- _What this task involves_
Reproduce all of the data exactly.

- _Dataset extract_

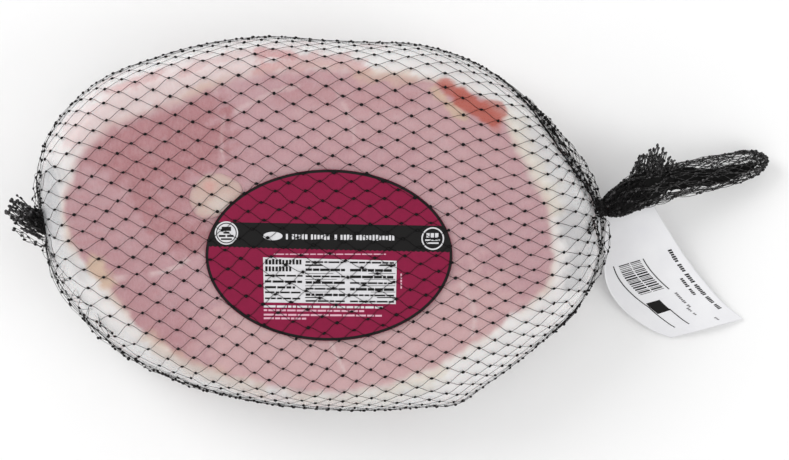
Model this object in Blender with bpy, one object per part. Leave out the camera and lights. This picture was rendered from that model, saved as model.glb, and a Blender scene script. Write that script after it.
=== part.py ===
"""A thick bone-in ham steak in clear film and a knotted carry net, with its label, handle and tag.

The steak lies on one cut face with the other cut face up. +X runs to the net's handle, +Z up, and
the origin is the middle of the flat face it rests on. The wrapped steak is one closed solid, out
to the net. The oval label, the net's two twisted ends and the paper tag are solids of their own.
"""

import math

import bmesh
import bpy
import numpy as np
from mathutils import Vector

MM = 0.001
GAP = 0.35  # mm kept between neighbouring solids

# The wrapped steak, in mm.
OUTLINE = (  # distance of the widest line from the origin, every 15 degrees from +X
    135.0, 124.5, 116.0, 107.5, 98.4, 89.8, 87.8, 92.6, 100.3, 112.2, 129.0, 137.6,
    133.2, 127.2, 116.6, 104.2, 95.4, 91.0, 90.2, 94.0, 102.0, 111.2, 120.0, 132.5,
)
CREASE_INSET = (20.0, 17.0, 17.0, 15.0, 13.0, 14.0, 11.0, 19.0)  # cut edge from OUTLINE, every 45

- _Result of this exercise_
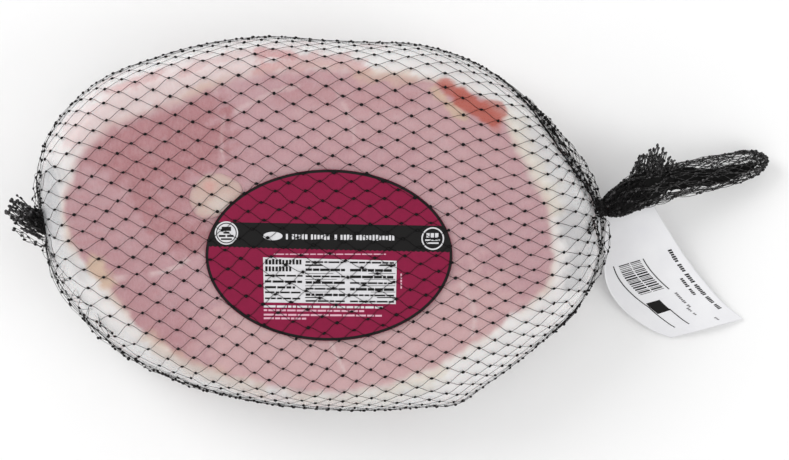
Model this object in Blender with bpy, one object per part. Leave out the camera and lights. This picture was rendered from that model, saved as model.glb, and a Blender scene script. Write that script after it.
=== part.py ===
"""A thick bone-in ham steak in clear film and a knotted carry net, with its label, handle and tag.

The steak lies on one cut face with the other cut face up. +X runs to the net's handle, +Z up, and
the origin is the middle of the flat face it rests on. The wrapped steak is one closed solid, out
to the net. The oval label, the net's two twisted ends and the paper tag are solids of their own.
"""

import math

import bmesh
import bpy
import numpy as np
from mathutils import Vector

MM = 0.001
GAP = 0.35  # mm kept between neighbouring solids

# The wrapped steak, in mm.
OUTLINE = (  # distance of the widest line from the origin, every 15 degrees from +X
    135.0, 124.5, 116.0, 107.5, 98.4, 89.8, 87.8, 92.6, 100.3, 112.2, 129.0, 137.6,
    133.2, 127.2, 116.6, 104.2, 95.4, 91.0, 90.2, 94.0, 102.0, 111.2, 120.0, 132.5,
)
CREASE_INSET = (20.0, 17.0, 17.0, 15.0, 13.0, 14.0, 11.0, 19.0)  # cut edge from OUTLINE, every 45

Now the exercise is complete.